WHAT IS BEING ASKED:
Nothing but the lines from the line that contains "return nodes" through the line that contains "obj.data.transform(world)" should appear in the output, each reproduced exactly.
____ THE RECORDS
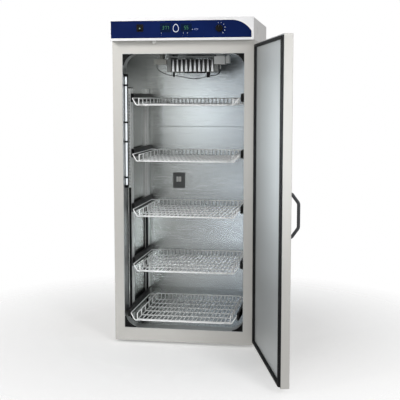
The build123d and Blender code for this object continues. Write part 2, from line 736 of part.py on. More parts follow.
def hinge_leaf(z, side):
    """Leaf of a lift-off hinge; side is -1 for the door's and +1 for the cabinet's."""
    hx, hy = HINGE
    plate = block((HALF, HALF + 2), (hy, 38) if side > 0 else (-50, hy), (z, z + KNUCKLE_L))
    return join([plate, rod((hx, hy, z), (hx, hy, z + KNUCKLE_L), KNUCKLE_R)])


def cabinet_hinges():
    """Lower leaves on the casing, each with its fixed pin."""
    hx, hy = HINGE
    leaves = []
    for z in HINGE_Z:
        pin = rod((hx, hy, z), (hx, hy, z + 2 * KNUCKLE_L - 4), PIN_R)
        leaves.append(join([hinge_leaf(z, 1), pin]))
    return leaves


def door_hinges():
    """Upper leaves on the door's edge, each with a blind bore for the pin."""
    hx, hy = HINGE
    leaves = []
    for z in HINGE_Z:
        start = z + KNUCKLE_L + 0.3
        bore = rod((hx, hy, start - 1), (hx, hy, z + 2 * KNUCKLE_L - 2), PIN_R + RUNNING)
        leaves.append(hinge_leaf(start, -1) - bore)
    return leaves


# ---------------------------------------------------------------- all nodes
def cabinet_nodes():
    return {
        "side_panels": side_panels(), "casing_decks": casing_decks(), "rear_panel": rear_panel(),
        "front_frame": front_frame(), "cabinet_foam": cabinet_foam(), "inner_liner": inner_liner(),
        "mouth_ring": mouth_ring(), "mouth_corner_plates": mouth_corner_plates(),
        "mouth_rivets": rivets(), "top_housing": top_housing(), "control_fascia": control_fascia(),
        "control_overlay": control_overlay(), "display_windows": display_windows(),
        "control_board": control_board(), "main_switch_body": main_switch_body(),
        "main_switch_rocker": rocker(), "thermostat_body": thermostat_body(),
        "thermostat_knob": thermostat_knob(), "mains_inlet": mains_inlet(),
        "door_sensor": door_sensor(), "light_tube": light_tube(), "light_fitting": light_fitting(),
        "lamp_holders": lamp_holders(), "shelf_uprights": shelf_uprights(),
        "upright_trims": upright_trims(), "duct_housing": duct_housing(),
        "heater_fins": heater_fins(), "fan_motor": fan_motor(), "fan_impeller": fan_impeller(),
        "terminal_box": terminal_box(), "supply_box": supply_box(), "sensor_cable": sensor_cable(),
        "cable_clips": cable_clips(), "temperature_probe": temperature_probe(),
        "socket_plate": socket_plate(), "socket_insert": socket_insert(),
        "cabinet_hinges": cabinet_hinges(),
        "rear_feet": [foot(x, FOOT_Y[1], False) for x in (-FOOT_X, FOOT_X)],
        "foot_front_left": [foot(-FOOT_X, FOOT_Y[0], True)],
        "foot_front_right": [foot(FOOT_X, FOOT_Y[0], True)],
    }


def shelf_nodes():
    nodes = {}
    rails = []
    master = shelf_parts()
    for number, z in enumerate(SHELF_Z, start=1):
        front, setback, length = SHELF_FRONT, SETBACK, SLIDE_L
        if number == len(SHELF_Z):
            front, setback, length = SHELF_FRONT - BOTTOM_SHELF_OUT, LOW_SETBACK, LOW_SLIDE_L
        slide = sliding_rail(z + SLIDE_Z, front + setback, length, front + BEARER_Y[1])
        nodes[f"wire_shelf_{number}"] = [Pos(0, front, z) * part for part in master]
        nodes[f"sliding_rails_{number}"] = pair(slide)
        rails += pair(fixed_rail(z + SLIDE_Z))
    nodes["fixed_rails"] = rails
    return nodes


def door_nodes():
    closed = {
        "door_skin": door_skin(), "door_foam": door_foam(), "door_liner": door_liner(),
        "door_gasket": door_gasket(), "door_handle": door_handle(), "door_hinges": door_hinges(),
    }
    return {node: [swing(part) for part in parts] for node, parts in closed.items()}


def key_nodes():
    return {node: [key(x, z)] for node, (x, z) in KEYS.items()}


def main():
    os.makedirs("parts", exist_ok=True)
    nodes = {**cabinet_nodes(), **shelf_nodes(), **door_nodes(), **key_nodes()}
    for node, parts in nodes.items():
        save(node, parts)
    print(len(nodes), "nodes")


main()
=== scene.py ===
import json
import math

import bmesh
import bpy
from mathutils import Matrix, Vector


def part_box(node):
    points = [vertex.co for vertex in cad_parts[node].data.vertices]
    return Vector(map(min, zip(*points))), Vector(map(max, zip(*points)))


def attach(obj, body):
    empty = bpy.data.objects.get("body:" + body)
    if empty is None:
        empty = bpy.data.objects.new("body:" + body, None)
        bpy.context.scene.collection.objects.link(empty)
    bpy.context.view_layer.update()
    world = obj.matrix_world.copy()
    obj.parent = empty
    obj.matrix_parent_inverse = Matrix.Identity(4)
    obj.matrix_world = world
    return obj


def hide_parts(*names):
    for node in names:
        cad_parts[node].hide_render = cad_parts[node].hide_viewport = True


# Upright egg incubator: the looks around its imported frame. Metres, +Z up, -Y out of the doorway.
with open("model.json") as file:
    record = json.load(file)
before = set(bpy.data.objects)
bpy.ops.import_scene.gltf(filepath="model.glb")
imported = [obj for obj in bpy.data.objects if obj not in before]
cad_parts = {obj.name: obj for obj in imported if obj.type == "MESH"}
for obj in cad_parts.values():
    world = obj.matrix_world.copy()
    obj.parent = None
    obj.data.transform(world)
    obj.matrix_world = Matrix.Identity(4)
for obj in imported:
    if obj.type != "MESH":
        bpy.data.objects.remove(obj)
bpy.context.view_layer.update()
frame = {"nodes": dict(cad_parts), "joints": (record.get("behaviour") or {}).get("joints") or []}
MM = 0.001


# ---------------------------------------------------------------- places read from the frame
def joint(name):
    return next(j for j in frame["joints"] if j["name"] == name)


HINGE = Vector(joint("door_swing")["pos_m"])
DOOR_OPEN = -math.radians(joint("door_swing")["range_deg"][0])
TO_OPEN_DOOR = (Matrix.Translation(HINGE) @ Matrix.Rotation(DOOR_OPEN, 4, "Z")
                @ Matrix.Translation(-HINGE))

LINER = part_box("inner_liner")
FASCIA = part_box("control_fascia")
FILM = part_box("control_overlay")
FILM_FACE = FILM[0].y
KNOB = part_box("thermostat_knob")
KNOB_CENTRE = (KNOB[0] + KNOB[1]) / 2


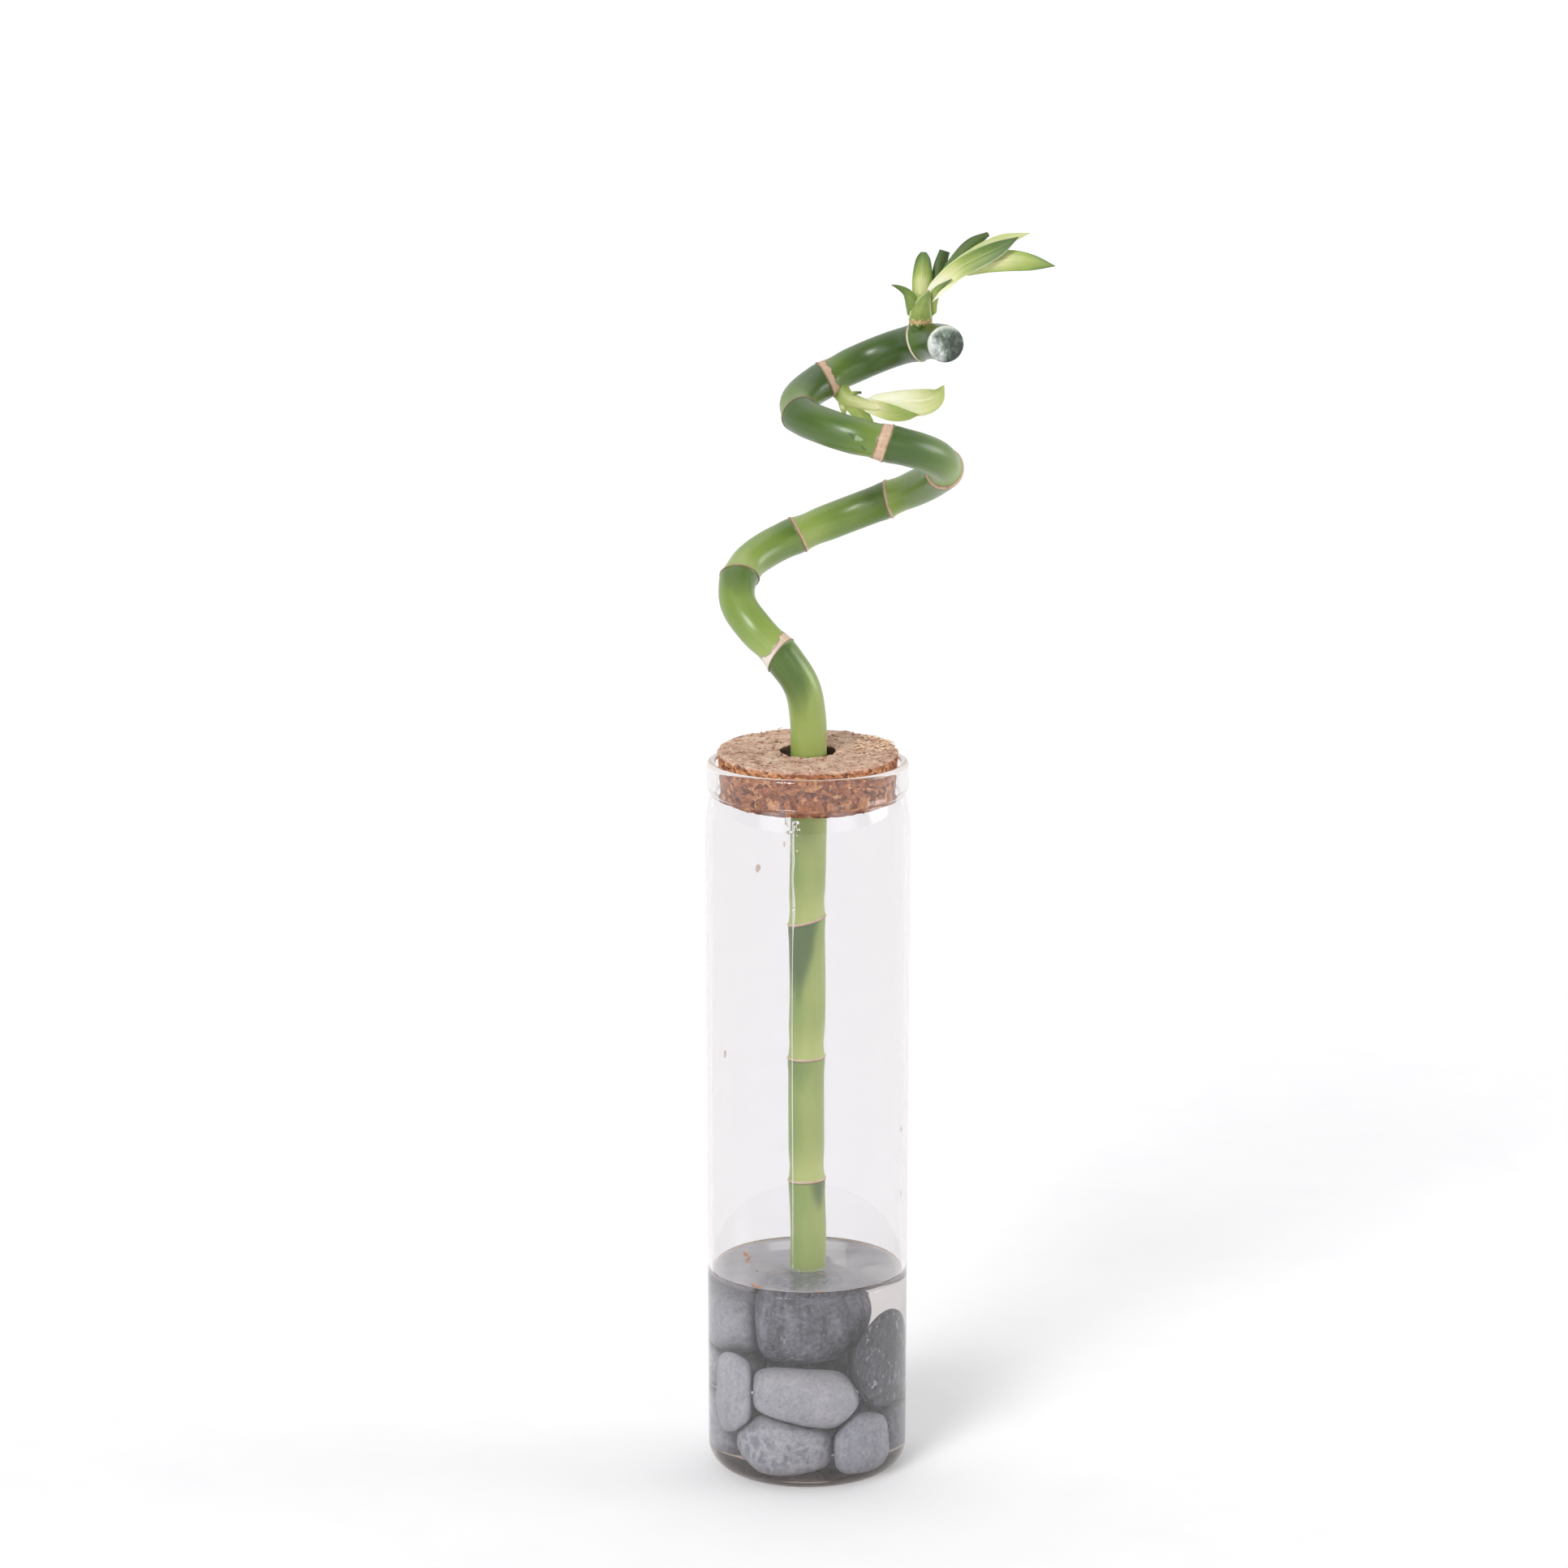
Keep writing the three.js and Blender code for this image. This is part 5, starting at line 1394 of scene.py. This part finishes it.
oliveFleck = [(-9.5, 9.2, 227.6, 0.9, 0.6, 0.5, 30), (-8.3, 8.4, 227.5, 0.5, 0.4, 0.35, 80)]

# each stuff's light and dark colour
stuffColours = {
    "waterLine": ((112, 92, 80), (58, 46, 40)),
    "rootThread": ((212, 150, 100), (160, 96, 58)),
    "paleStraw": ((242, 220, 192), (210, 170, 132)),
    "glassSpeck": ((222, 208, 198), (176, 154, 142)),
    "corkCrumb": ((188, 134, 102), (96, 52, 36)),
    "oliveFleck": ((140, 124, 60), (88, 76, 34)),
}
stuffs = {name: crumbMaterial(name, light, dark) for name, (light, dark) in stuffColours.items()}
stuffs["clearWater"] = waterStuff

# each piece's surfaces, stuff and slot
finePieces = [
    ("waterLine", [threadSurface(waterLine(), 6)], "waterLine", "water"),
    ("rootThreads", [threadSurface(thread) for thread in rootThreads], "rootThread", "cane"),
    ("waterSpecks", [grainSurface(waterSpecks, 0.4, 3)], "rootThread", "cane"),
    ("waterBubbles", [grainSurface(bubbles, 0.05, 4)], "clearWater", "water"),
    ("glassSpecks", [grainSurface(glassSpecks, 0.45, 6)], "glassSpeck", "cork"),
    ("glassDrops", [grainSurface(glassDrops, 0.25, 7), threadSurface(dropTrail, 14)], "clearWater", "water"),
    ("corkCrumbs", [grainSurface(corkCrumbs, 0.5, 8)], "corkCrumb", "cork"),
    ("paleCrumbs", [grainSurface(paleCrumbs, 0.5, 10)], "paleStraw", "cork"),
    ("corkFibres", [threadSurface(fibre) for fibre in paleFibres], "paleStraw", "cork"),
    ("corkOliveFleck", [grainSurface(oliveFleck, 0.4, 9)], "oliveFleck", "cork"),
]
for name, surfaces, stuff, slot in finePieces:
    makePiece(name, *gathered(surfaces), stuffs[stuff], slot)
print("fine things made")

# Camera, lights and floor

view = {
    "place": (-7.2335, -1495.2, 534.2), "pitch": 12.0, "focal": 6200.0, "frame": 1932.0,
    "sensor": 36.0, "farthest": 100.0,
}
camera = bpy.data.objects.new("camera", bpy.data.cameras.new("camera"))
camera.data.sensor_width = view["sensor"]
camera.data.lens = view["sensor"] * view["focal"] / view["frame"]
camera.data.clip_end = view["farthest"]
camera.location = Vector(view["place"]) * mm
camera.rotation_euler = (math.radians(90 - view["pitch"]), 0, 0)
bpy.context.scene.collection.objects.link(camera)
bpy.context.scene.camera = camera

# Soft boxes in the room's light: direction, half width and softness of the edge in degrees, strength.
softBoxes = [
    ((-0.4, -0.73, 0.55), 9, 4, 21.0),
    ((-0.64, -0.76, 0.12), 12, 9, 2.4),
    ((0.64, -0.76, 0.12), 12, 9, 1.9),
    ((0.96, 0.0, 0.18), 12, 8, 6.5),
    ((0.0, 0.2, 1.0), 28, 12, 0.5),
]
roomLight = {
    "front": 0.24, "sides": 0.2, "backdrop": 0.9, "tint": (0.99, 0.99, 1.0, 1.0),
    "sideEdge": (0.55, 0.97), "backdropEdge": (-0.1, 0.3),
}


# The room: an even pale light that falls off towards the left and right, a white backdrop behind
# and soft boxes. Each box is an eased step of the angle between the view's direction and its own.
def roomWorld():
    recipe = Recipe("softRoom", forWorld=True)
    direction = recipe.add("TexCoord", out=0)
    sideways = recipe.axis(direction, 0).size().step(*roomLight["sideEdge"])
    behind = recipe.axis(direction, 1).step(*roomLight["backdropEdge"])
    plain = sideways * (roomLight["sides"] - roomLight["front"]) + roomLight["front"]
    light = plain + behind * (roomLight["backdrop"] - plain)
    for heading, halfWidth, soft, strength in softBoxes:
        unitHeading = tuple(Vector(heading).normalized())
        near = recipe.vectorMath("DOT_PRODUCT", {0: direction, 1: unitHeading}, out=1)
        outer = math.cos(math.radians(halfWidth + soft))
        inner = math.cos(math.radians(halfWidth - soft))
        light = light + near.step(outer, inner) * strength
    return recipe.finish(recipe.add("Background", None, {"Color": roomLight["tint"], "Strength": light}))


bpy.context.scene.world = roomWorld()
bpy.context.scene.view_settings.view_transform = "Standard"

# matt and pale, and wide enough to fill the view to the horizon
paleFloor = {
    "reach": 40.0, "grainScale": 40.0, "roughness": 0.9,
    "colours": [(0.3, (0.93, 0.93, 0.935, 1)), (0.7, (0.95, 0.95, 0.95, 1))],
}


# The floor's matt stuff, with a faint grain.
def floorMaterial():
    recipe = Recipe("paleFloor")
    colour = recipe.ramp(recipe.noise(recipe.place(), paleFloor["grainScale"], 2.0), paleFloor["colours"])
    return recipe.finish(recipe.surface({"Base Color": colour, "Roughness": paleFloor["roughness"]}))


floorMesh = bpy.data.meshes.new("floor")
reach = paleFloor["reach"]
floorCorners = [(-reach, -reach, 0), (reach, -reach, 0), (reach, reach, 0), (-reach, reach, 0)]
floorMesh.from_pydata(floorCorners, [], [(0, 1, 2, 3)])
floorMesh.materials.append(floorMaterial())
floor = bpy.data.objects.new("floor", floorMesh)
bpy.context.scene.collection.objects.link(floor)
print("camera, lights and floor ready")

bpy.context.view_layer.update()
________
TASK SOLUTION:
    return nodes


def door_nodes():
    closed = {
        "door_skin": door_skin(), "door_foam": door_foam(), "door_liner": door_liner(),
        "door_gasket": door_gasket(), "door_handle": door_handle(), "door_hinges": door_hinges(),
    }
    return {node: [swing(part) for part in parts] for node, parts in closed.items()}


def key_nodes():
    return {node: [key(x, z)] for node, (x, z) in KEYS.items()}


def main():
    os.makedirs("parts", exist_ok=True)
    nodes = {**cabinet_nodes(), **shelf_nodes(), **door_nodes(), **key_nodes()}
    for node, parts in nodes.items():
        save(node, parts)
    print(len(nodes), "nodes")


main()
=== scene.py ===
import json
import math

import bmesh
import bpy
from mathutils import Matrix, Vector


def part_box(node):
    points = [vertex.co for vertex in cad_parts[node].data.vertices]
    return Vector(map(min, zip(*points))), Vector(map(max, zip(*points)))


def attach(obj, body):
    empty = bpy.data.objects.get("body:" + body)
    if empty is None:
        empty = bpy.data.objects.new("body:" + body, None)
        bpy.context.scene.collection.objects.link(empty)
    bpy.context.view_layer.update()
    world = obj.matrix_world.copy()
    obj.parent = empty
    obj.matrix_parent_inverse = Matrix.Identity(4)
    obj.matrix_world = world
    return obj


def hide_parts(*names):
    for node in names:
        cad_parts[node].hide_render = cad_parts[node].hide_viewport = True


# Upright egg incubator: the looks around its imported frame. Metres, +Z up, -Y out of the doorway.
with open("model.json") as file:
    record = json.load(file)
before = set(bpy.data.objects)
bpy.ops.import_scene.gltf(filepath="model.glb")
imported = [obj for obj in bpy.data.objects if obj not in before]
cad_parts = {obj.name: obj for obj in imported if obj.type == "MESH"}
for obj in cad_parts.values():
    world = obj.matrix_world.copy()
    obj.parent = None
    obj.data.transform(world)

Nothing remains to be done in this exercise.